For apples back then were not hard to grow. We do well to recognize that the "good old days" weren't always so good. Not much air and water pollution, maybe, but people, children especially, died like flies of diseases easily preventable today. But when it came to ease of producing apples, it seems that they really were that good. No spray was used, but little or no scab infested, and very few worms, too. Downing devotes only a few paragraphs in his thick 1860 book to aphids, codling moth and Fire Blight, just those three. An old timer remarked, "Housewives used to be able to cut out a worm hole," implying thereby that worm holes did exist, but he quickly followed this with assurance, as have others that worm holes were rare. The conditions for growing apples today just are not what they used to be. Nostalgia will not restore them; we have to deal with them as they are, noting that our ancestors had it better on that point.

Still, apples as a commercial crop never figured much in Steuben County. There are remnants yet of what looks like a once large orchard at Coopers Plains, but longtime residents of the locality agree that while it covered several acres, it never marketed many apples.

The nearest thing to a center for commercial apple production in Steuben County seems to have been Cohocton. Though I have found no truly personal recollections of it, there is hearsay around Cohocton of apples being packed in barrels and loaded on railroad cars for shipment at one time and, surely, what's that if not commercial orcharding?

Then, too, in Cohocton there was the evaporator (it made dried apples) built by George Naas about 1908, later converted to a vinegar works and operated as such until the late 1920's or early 1930's. This, whether producing dried apples as initially, or vinegar as later, represented a market for a significant volume of apples. They were good apples, too, not just culls and junk, I've been assured.

Quite possibly there were other commercial ventures in apples elsewhere in Steuben County, on some scale larger than a few barrels of cider brought home from local cider mills to farm cellars. I have not found evidence of them, but if anyone knows of such enterprises I hope they will come forward with the story; that's how information can get preserved, kept from being lost. Meanwhile, people like Ted Markham and Henry Hughes have sold enough apples to keep the lack of sales from being total in recent years.
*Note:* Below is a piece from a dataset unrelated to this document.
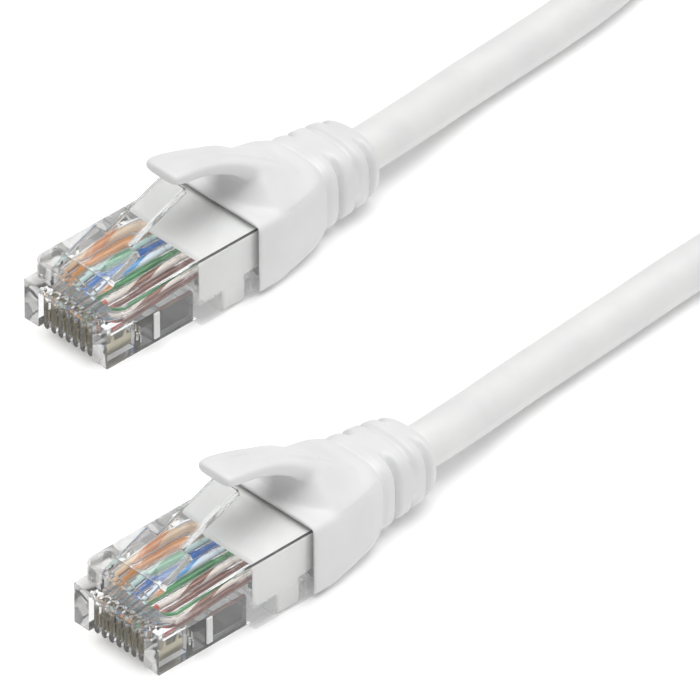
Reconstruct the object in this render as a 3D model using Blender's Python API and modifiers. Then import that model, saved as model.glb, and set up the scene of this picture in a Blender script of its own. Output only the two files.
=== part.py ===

With few exceptions, back when orchards grew on every farm, farm families ate better, enjoyed a more varied and healthful diet because of them. That was their reason for being; it was all that was expected of them, and that they did deliver.

Today, while the old trees are few and declining, there aren't many young ones either. One place younger trees grow is in groups of a few in people's yards, in towns and in the country. Most of these are the result of dreams stimulated by nursery catalogs. They receive little or no knowledgeable care, so yield little or no usable fruit. Their chief products are messy litter and insect and fungal pests to migrate to and prey upon other apple trees. If their owners are satisfied with the riot of bloom they display for a few days each spring, then these trees constitute a rewarding project. If more than that is expected of them, mostly they are disappointing.

There is widespread interest in the revival of old varieties in home plantings, however. Most nurseries offer at least some of them and others offer an extensive choice. Another way of acquiring choice old kinds is to graft, sometimes with scions taken directly from the old orchards, on rootstocks of your choice. I have a dozen trees grafted on dwarf (m 9) rootstocks, varieties such as Tompkins King, Gilliflower, Esopus Spitzenberg and others. Ted Markham has a number of such trees and Claude Arnold had still more; no doubt others do, too. This is a fascinating and absorbing way to acquire such a planting. It is not extremely difficult to learn grafting; people have been doing it since far back in antiquity in the most primitive of times. It's a hobby. but these little trees if given the care and attention they need will reward you with amazing crops of apples of sorts that can be obtained in no other way.

One thing stands out in reviewing the history of apples in Steuben County. The played a much larger role in Steuben agriculture once than you would ever guess from any evidence observable today.